GIVEN INFORMATION:
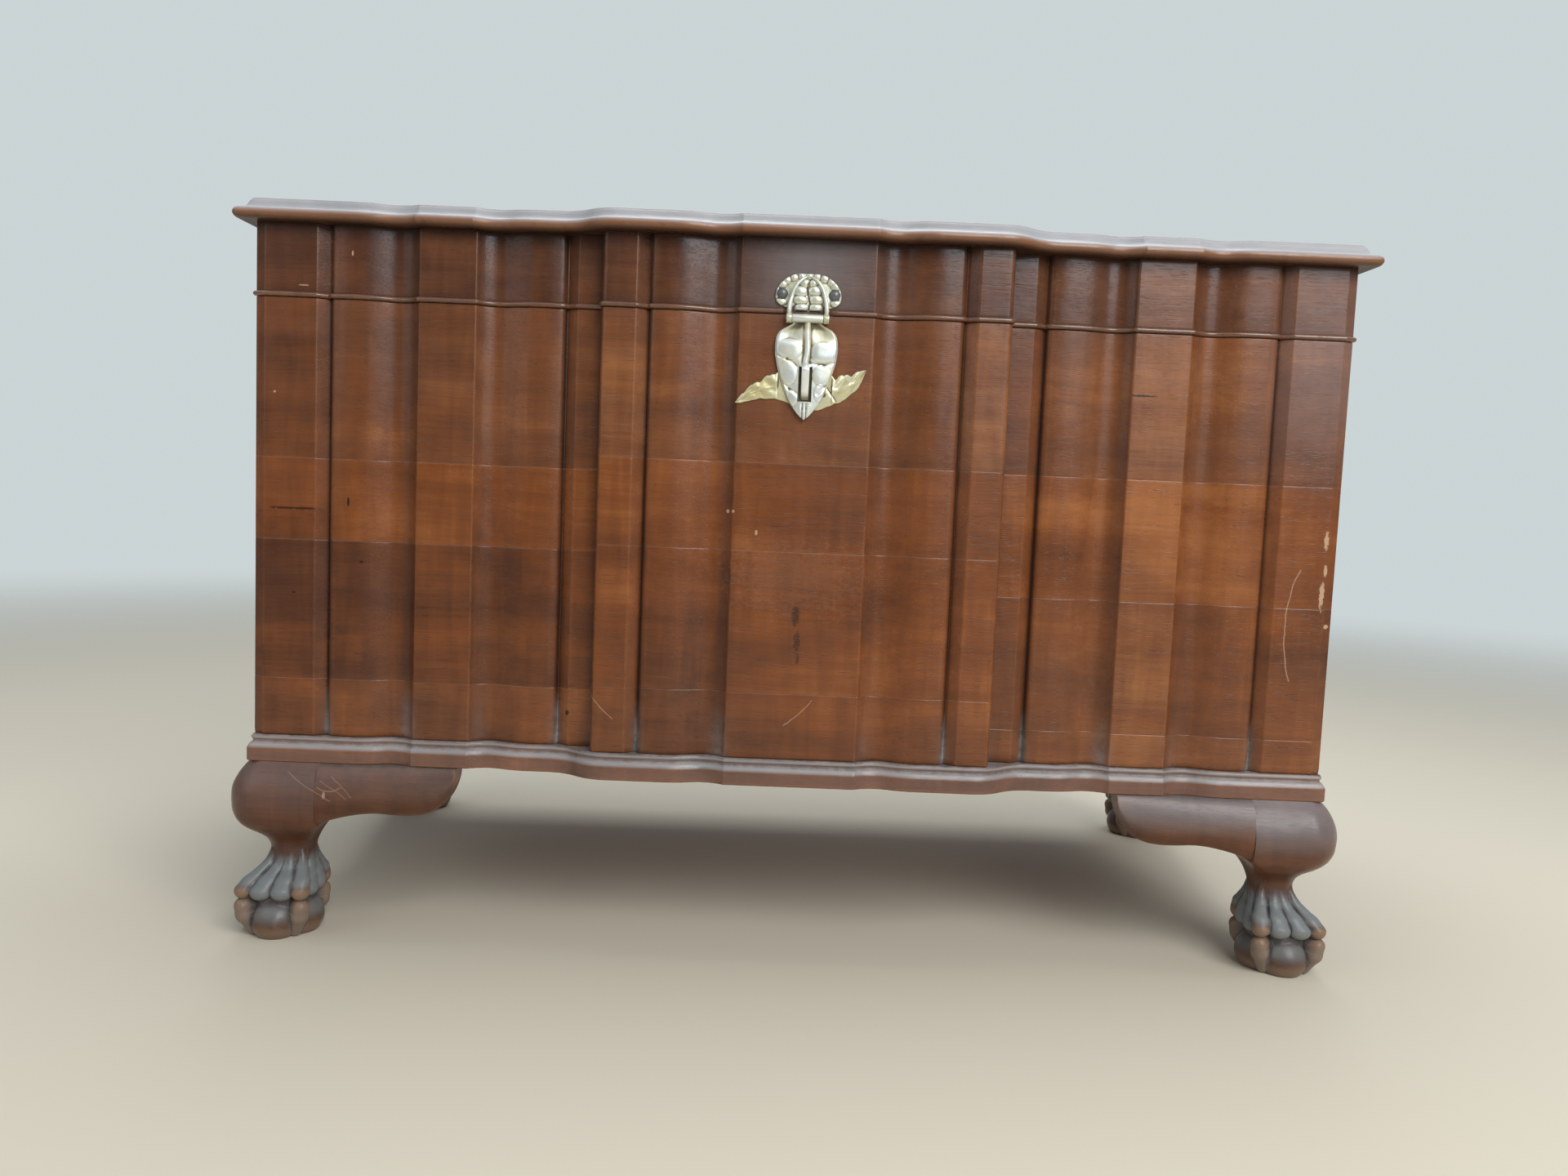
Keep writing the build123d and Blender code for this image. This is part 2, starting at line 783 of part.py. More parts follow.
def drawn(points):
    return make_face(Polyline(*[(x, 0, z) for x, z in points], close=True))


def plate_screw_points():
    z = case_top + plate_screw_height
    return [(way * plate_screw_spread / 2, hasp_face - plate_thickness, z) for way in (-1, 1)]


def plate_screw_holes():
    grow = screw_shank + screw_clearance
    return [rod(grow, (x, hasp_face, z), screw_length + 0.1, (0, 1, 0))
            for x, y, z in plate_screw_points()]


def make_lid_plate():
    low = case_top + plate_low
    high = case_top + plate_high
    crown = plate_width / 2 - lobe_overlap
    eaves = high - plate_chamfer_z
    ridge = crown - plate_chamfer_x
    face = drawn([(-crown, low), (crown, low), (crown, eaves), (ridge, high), (-ridge, high),
                  (-crown, eaves)])
    plate = upright(face, hasp_face, plate_thickness)
    for x, y, z in plate_screw_points():
        edge = (plate_width / 2 - lobe_radius) * (1 if x > 0 else -1)
        plate += rod(lobe_radius, (edge, hasp_face, z), plate_thickness, (0, -1, 0))
    for way in (-1, 1):
        inner = way * lug_spread / 2
        outer = inner + way * lug_width
        x0, x1 = sorted((inner, outer))
        plate += block(x0, x1, pin_y, hasp_face, low, low + lug_width)
        plate += block(x0, x1, pin_y, pin_y + lug_radius, pin_z, low + lug_width)
        plate += rod(lug_radius, (x0, pin_y, pin_z), lug_width, (1, 0, 0))
    plate -= rod(hasp_pin + running_gap, (-lug_spread, pin_y, pin_z), lug_spread * 2, (1, 0, 0))
    for x, y, z in plate_screw_points():
        plate -= rod(screw_shank + screw_clearance, (x, y - 1, z), plate_thickness + 2, (0, 1, 0))
    keep("hasp_lid_plate", plate)

    screws = []
    for x, y, z in plate_screw_points():
        dome = (dome_radius ** 2 + dome_height ** 2) / (2 * dome_height)
        cap = Pos(x, y + dome - dome_height, z) * Sphere(dome)
        cap &= block(x - dome, x + dome, y - 2 * dome_height, y, z - dome, z + dome)
        screws.append(cap + rod(screw_shank, (x, y, z), plate_thickness + screw_length, (0, 1, 0)))
    keep("lid_plate_screws", Compound(screws))
    reach = lug_spread / 2 + lug_width + hasp_overrun
    keep("hasp_pin", rod(hasp_pin, (-reach, pin_y, pin_z), reach * 2, (1, 0, 0)))


def make_flap():
    half = flap_width / 2
    neck = lug_spread / 2 - side_gap
    shoulder = pin_z - flap_shoulder
    tip = pin_z - flap_length
    waist = pin_z - slot_bottom

    def at(x, z):
        return (x, 0, z)

    right = [
        Line(at(0, pin_z), at(neck, pin_z)),
        Line(at(neck, pin_z), at(neck, pin_z - flap_neck)),
        ThreePointArc(at(neck, pin_z - flap_neck), at(half * 0.9, pin_z - flap_shoulder * 0.6),
                      at(half, shoulder)),
        ThreePointArc(at(half, shoulder), at(half * 0.78, (shoulder + waist) / 2),
                      at(flap_waist, waist)),
        ThreePointArc(at(flap_waist, waist), at(flap_waist * 0.4, (tip * 7 + waist * 3) / 10),
                      at(0, tip)),
    ]
    outline = right + mirrored(right)
    plate = upright(make_face(outline), flap_back, flap_thickness)
    plate += rod(hasp_barrel, (-neck, pin_y, pin_z), neck * 2, (1, 0, 0))
    plate -= rod(hasp_pin + running_gap, (-neck - 1, pin_y, pin_z), neck * 2 + 2, (1, 0, 0))
    plate -= block(-slot_width / 2, slot_width / 2, flap_front - 5, flap_back + 1,
                   pin_z - slot_bottom, pin_z - slot_top)
    keep("hasp_flap", plate)


def catch_screw_points():
    return [(-catch_screw_left, catch_face, pin_z - catch_screw_left_drop),
            (catch_screw_right, catch_face, pin_z - catch_screw_right_drop)]


def catch_screw(point, grow):
    x, y, z = point
    head = Plane(origin=point, z_dir=(0, 1, 0)) * (
        Pos(0, 0, screw_sink / 2) * Cone(catch_screw_head + grow, screw_shank + grow, screw_sink))
    return head + rod(screw_shank + grow, point, screw_length + grow, (0, 1, 0))


def catch_holes():
    holes = catch_screw(catch_screw_points()[0], screw_clearance)
    holes += catch_screw(catch_screw_points()[1], screw_clearance)
    low = eye_z - staple_root / 2
    return holes + block(-staple_width / 2, staple_width / 2, hasp_face, hasp_face + staple_root,
                         low, low + staple_root)


def make_catch():
    mid = pin_z - (slot_top + slot_bottom) / 2
    shares = [(-1, -0.75), (-0.8, -0.12), (-0.5, 0.3), (-0.25, 0.65), (0, 1), (0.28, 0.83),
              (0.6, 0.87), (0.8, 0.8), (1, 0.87), (0.9, 0.33), (0.72, -0.05), (0.42, -0.5),
              (0.2, -0.9), (0, -1), (-0.2, -0.75), (-0.5, -0.85), (-0.75, -0.95)]
    leaves = []
    for across, up in shares:
        wing = catch_right if across > 0 else catch_left
        lift = catch_rise if up > 0 else catch_fall
        leaves.append((across * wing, mid + up * lift))
    plate = upright(drawn(leaves), hasp_face, catch_thickness)
    for point in catch_screw_points():
        plate -= catch_screw(point, screw_clearance)
    low = eye_z - staple_root / 2
    plate -= block(-staple_width / 2, staple_width / 2, catch_face - 1, hasp_face + 1,
                   low, low + staple_root)
    keep("catch_plate", plate)
    keep("catch_plate_screws", Compound([catch_screw(p, 0) for p in catch_screw_points()]))

    crest = eye_y - eye_radius - staple_wall
    top = eye_z + eye_radius + staple_wall
    foot = pin_z - slot_bottom + staple_tail

    def at(y, z):
        return (0, y, z)

    side = make_face([
        Line(at(catch_face, foot), at(flap_back, foot)),
        Line(at(flap_back, foot), at(crest, top - staple_wall)),
        ThreePointArc(at(crest, top - staple_wall), at(crest + 0.8, top - 0.6),
                      at(crest + staple_wall, top)),
        Line(at(crest + staple_wall, top), at(catch_face, top)),
        Line(at(catch_face, top), at(catch_face, foot)),
    ])
    fin = Pos(-staple_width / 2, 0, 0) * extrude(side, amount=staple_width, dir=(1, 0, 0))
    fin -= rod(eye_radius, (-staple_width, eye_y, eye_z), staple_width * 2, (1, 0, 0))
    fin += block(-staple_width / 2, staple_width / 2, catch_face, hasp_face + staple_root,
                 low, low + staple_root)
    keep("hasp_staple", fin)


make_front()
make_case()
make_base()
make_legs()
make_lid()
make_hinges()
make_lid_plate()
make_flap()
make_catch()

for name, solid in made.items():
    export_step(Pos(0, -y_middle, 0) * solid, f"parts/{name}.step")
print(len(made), "nodes, origin at Y", y_middle)
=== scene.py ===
import math
import random

import bmesh
import bpy
import numpy as np
from mathutils import Matrix, Vector, noise


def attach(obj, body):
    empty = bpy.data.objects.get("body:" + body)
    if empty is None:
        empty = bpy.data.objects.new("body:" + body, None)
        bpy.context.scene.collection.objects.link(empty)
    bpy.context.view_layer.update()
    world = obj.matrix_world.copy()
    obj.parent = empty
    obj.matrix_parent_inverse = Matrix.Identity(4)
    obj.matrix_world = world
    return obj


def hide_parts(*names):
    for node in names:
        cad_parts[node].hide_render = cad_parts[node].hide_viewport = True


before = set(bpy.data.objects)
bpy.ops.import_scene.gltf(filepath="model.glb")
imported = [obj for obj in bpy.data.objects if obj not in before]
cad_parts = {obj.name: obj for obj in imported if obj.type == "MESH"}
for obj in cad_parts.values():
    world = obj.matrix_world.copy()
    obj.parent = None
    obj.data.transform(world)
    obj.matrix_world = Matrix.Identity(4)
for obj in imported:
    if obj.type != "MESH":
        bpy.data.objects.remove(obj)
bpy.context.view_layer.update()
print("frame loaded")

mm = 0.001
chest = {  # levels and lines in mm; y counts back from the face of the end bands
    "faceY": -251.5,
    "halfWidth": 535.0,
    "depth": 520.0,
    "baseBottom": 180.0,
    "caseBottom": 206.0,
    "caseTop": 636.0,
    "skirtBottom": 641.5,
    "skirtTop": 707.0,
    "lidTop": 728.0,
    "wallBack": 26.0,
    "sideWall": 22.0,
}


# small helpers
def smoothStep(value, low, high):
    t = np.clip((np.asarray(value, float) - low) / (high - low), 0, 1)
    return t * t * (3 - 2 * t)


def bump(value, centre, width):
    return np.exp(-((np.asarray(value, float) - centre) / width) ** 2)


def curveThrough(value, knots):  # smooth line through (place, height) knots
    kx, ky = np.array(knots, float).T
    slope = np.gradient(ky, kx)
    value = np.clip(value, kx[0], kx[-1])
    i = np.clip(np.searchsorted(kx, value) - 1, 0, len(kx) - 2)
    h = kx[i + 1] - kx[i]
    t = (value - kx[i]) / h
    return (
        (1 + 2 * t) * (1 - t) ** 2 * ky[i]
        + t * (1 - t) ** 2 * h * slope[i]
        + t * t * (3 - 2 * t) * ky[i + 1]
        + t * t * (t - 1) * h * slope[i + 1]
    )


def softMax(a, b, reach):
    h = np.clip(0.5 + 0.5 * (a - b) / reach, 0, 1)
    return b * (1 - h) + a * h + reach * h * (1 - h)


def softMin(a, b, reach):
    return -softMax(-a, -b, reach)


def ripple(x, y, z, wave):  # slow unevenness of hand-planed wood, from -1 to 1
    return noise.noise(Vector((x / wave, y / wave, z / wave)))


def rippleGrid(points, wave, seed=0.0):
    flat = points.reshape(-1, 3)
    values = [ripple(x + seed, y, z, wave) for x, y, z in flat]
    return np.array(values).reshape(points.shape[:-1])


def gridMesh(points, marks=None):  # a grid whose vertices move to an array of places in mm
    across, up = points.shape[0] - 1, points.shape[1] - 1
    bm = bmesh.new()
    bmesh.ops.create_grid(bm, x_segments=across, y_segments=up, size=1)
    layers = {key: bm.verts.layers.float.new(key) for key in (marks or {})}
    places = (points + np.array([0, chest["faceY"], 0])) * mm
    for v in bm.verts:
        i = round((v.co.x + 1) / 2 * across)
        j = round((v.co.y + 1) / 2 * up)
        v.co = places[i, j]
        for key, layer in layers.items():
            v[layer] = float(marks[key][i, j])
    return bm


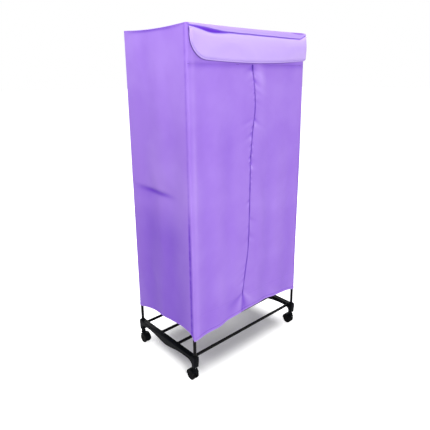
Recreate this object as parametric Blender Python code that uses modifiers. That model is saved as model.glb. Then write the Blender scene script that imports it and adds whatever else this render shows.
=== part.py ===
"""Portable clothes dryer: a castored tube frame, a zipped fabric cover and a fan heater at its base.

Lengths are in metres and +Z is up. The origin is on the floor under the middle of the frame.
The zipped front faces -Y, and +X is on the right of someone who stands in front of it.
"""

import math

import bmesh
import bpy
from mathutils import Matrix, Vector

OBJECT = "portable_clothes_dryer"

# Overall size, over the corners of the fabric cover
COVER_HALF_X = 0.3437
COVER_HALF_Y = 0.2177
COVER_TOP_Z = 1.500

# Fabric, tube stock and the gap between pieces that touch
CLOTH = 0.0012
CLOTH_GAP = 0.0005
TUBE_RADIUS = 0.007
TUBE_WALL = 0.0009
SEAT = 0.0003
CUT_OVERRUN = 0.002

# Frame layout: posts stand just inside the cover's corners, and bars and rails lie between them
COVER_POST_GAP = 0.001
BARS = 4
BAR_POST_STEP = 0.01875
POST_HALF_X = COVER_HALF_X - CLOTH - COVER_POST_GAP - TUBE_RADIUS
POST_HALF_Y = COVER_HALF_Y - CLOTH - COVER_POST_GAP - TUBE_RADIUS

# Twin-wheel caster
WHEEL_RADIUS = 0.0235
WHEEL_WIDTH = 0.0125
WHEEL_CHAMFER = 0.002
TREAD_DEPTH = 0.008
DISH_RADIUS = WHEEL_RADIUS - TREAD_DEPTH
DISH_DEPTH = 0.002
AXLE_RADIUS = 0.003
TRAIL = 0.017
WEB_THICK = 0.006
WEB_RADIUS = WHEEL_RADIUS - TREAD_DEPTH
WEB_REAR_DEG = -130
WEB_FRONT_DEG = 60
FENDER_GAP = 0.001
FENDER_WALL = 0.0026
NECK_RADIUS = 0.0105
NECK_WEB_SHARE = 0.9
NECK_RISE = 0.0099
NECK_TOP_Z = 2 * WHEEL_RADIUS + FENDER_GAP + FENDER_WALL + NECK_RISE
NECK_HEIGHT = 0.0245
NECK_BOTTOM_Z = NECK_TOP_Z - NECK_HEIGHT
FENDER_REAR_DEG = -8
FENDER_FRONT_DEG = 150
WHEEL_SIDE_GAP = 0.0005
STEM_RADIUS = 0.004
STEM_INSERT = 0.019
STEM_DROP = 0.012
STEM_SHOWN = 0.0032
COLLAR_RADIUS = 0.007
COLLAR_THICK = 0.002

# Foot bracket: a moulded rail with two legs, a belly in the middle and an arch beside each leg
LEG_BOTTOM_Z = NECK_TOP_Z + STEM_SHOWN + COLLAR_THICK + SEAT
BRACKET_THICK = 0.025
BRACKET_HEIGHT = 0.050
BRACKET_TOP_Z = LEG_BOTTOM_Z + BRACKET_HEIGHT
HEAD_RISE = 0.002
LEG_WIDTH = 0.025
LEG_FOOT_WIDTH = 0.019
LEG_CHAMFER = 0.004
BELLY_DEPTH = 0.036
BELLY_Z = BRACKET_TOP_Z - BELLY_DEPTH
BELLY_HALF = 0.075
RAIL_DEPTH = 0.0185
ARCH_Z = BRACKET_TOP_Z - RAIL_DEPTH
ARCH_WIDTH = 0.034
ARCH_DROP = 0.022
BRACKET_BEVEL = 0.0018
POST_SEAT_DEPTH = 0.029
BAR_SEAT_DEPTH = 0.012
BASE_BAR_DROP = 0.0105
BASE_BAR_Z = BRACKET_TOP_Z - BASE_BAR_DROP

# Posts: the lower half, and the upper half whose reduced end plugs into it
POST_SPLIT_Z = 0.720
SWAGE_RADIUS = 0.0054
SWAGE_LENGTH = 0.038
SWAGE_BORE = 0.0042

# Top bracket, whose spigots plug into the posts, and the rails between the two of them
TOP_BRACKET_DROP = 0.050
TOP_BRACKET_Z = COVER_TOP_Z - TOP_BRACKET_DROP
TOP_BRACKET_BEVEL = 0.0025
SPIGOT_LENGTH = 0.020
RAIL_RISE = 0.014
RAIL_Z = TOP_BRACKET_Z + RAIL_RISE

# Fabric cover
SIDE_DIP = 0.008
FRONT_DIP = 0.003
HEM_CORNER_Z = 0.198
SIDE_HEM_RISE = 0.035
FRONT_HEM_RISE = 0.034
# Place along a hem from corner to corner, and the hem's height as a share of its rise
SIDE_HEM_SHARES = ((-1.0, 0.0), (-0.93, 0.66), (-0.85, 0.93), (-0.6, 1.0), (-0.3, 0.92),
                   (0.0, 0.89), (0.3, 0.78), (0.6, 0.54), (0.85, 0.21), (1.0, 0.0))
FRONT_HEM_SHARES = ((-1.0, 0.0), (-0.9, 0.11), (-0.77, 0.2), (-0.58, 0.34), (-0.39, 0.6), (-0.18, 0.87),
                    (0.1, 1.0), (0.36, 0.89), (0.7, 0.7), (0.9, 0.44), (1.0, 0.2))
FRONT_FOLD = 0.006
SIDE_FOLD = 0.007
SIDE_CREASE = 0.005
CREASE_Z = 0.770
CREASE_HALF = 0.050
BACK_BULGE = 0.007
FOLDS = 2
FOLD_TOP_DROP = 0.100
FOLD_TOP_Z = COVER_TOP_Z - FOLD_TOP_DROP

# Zipped front: the door panels lie between the header and the lower band
DOOR_TOP_DROP = 0.1455
DOOR_TOP_Z = COVER_TOP_Z - DOOR_TOP_DROP
DOOR_BOTTOM_Z = 0.310
CALM_LEFT_X = -0.075
CALM_RIGHT_X = 0.045
CHAIN_WIDTH = 0.005
ZIP_TOP_X = 0.003
ZIP_DRIFT = 0.057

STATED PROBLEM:
All lines in the listing above from the line containing "for name, solid" to the line containing "return t * t * (3 - 2 * t)", inclusive, should be retyped exactly; no other lines should appear.

EXERCISE ANSWER:
for name, solid in made.items():
    export_step(Pos(0, -y_middle, 0) * solid, f"parts/{name}.step")
print(len(made), "nodes, origin at Y", y_middle)
=== scene.py ===
import math
import random

import bmesh
import bpy
import numpy as np
from mathutils import Matrix, Vector, noise


def attach(obj, body):
    empty = bpy.data.objects.get("body:" + body)
    if empty is None:
        empty = bpy.data.objects.new("body:" + body, None)
        bpy.context.scene.collection.objects.link(empty)
    bpy.context.view_layer.update()
    world = obj.matrix_world.copy()
    obj.parent = empty
    obj.matrix_parent_inverse = Matrix.Identity(4)
    obj.matrix_world = world
    return obj


def hide_parts(*names):
    for node in names:
        cad_parts[node].hide_render = cad_parts[node].hide_viewport = True


before = set(bpy.data.objects)
bpy.ops.import_scene.gltf(filepath="model.glb")
imported = [obj for obj in bpy.data.objects if obj not in before]
cad_parts = {obj.name: obj for obj in imported if obj.type == "MESH"}
for obj in cad_parts.values():
    world = obj.matrix_world.copy()
    obj.parent = None
    obj.data.transform(world)
    obj.matrix_world = Matrix.Identity(4)
for obj in imported:
    if obj.type != "MESH":
        bpy.data.objects.remove(obj)
bpy.context.view_layer.update()
print("frame loaded")

mm = 0.001
chest = {  # levels and lines in mm; y counts back from the face of the end bands
    "faceY": -251.5,
    "halfWidth": 535.0,
    "depth": 520.0,
    "baseBottom": 180.0,
    "caseBottom": 206.0,
    "caseTop": 636.0,
    "skirtBottom": 641.5,
    "skirtTop": 707.0,
    "lidTop": 728.0,
    "wallBack": 26.0,
    "sideWall": 22.0,
}


# small helpers
def smoothStep(value, low, high):
    t = np.clip((np.asarray(value, float) - low) / (high - low), 0, 1)
    return t * t * (3 - 2 * t)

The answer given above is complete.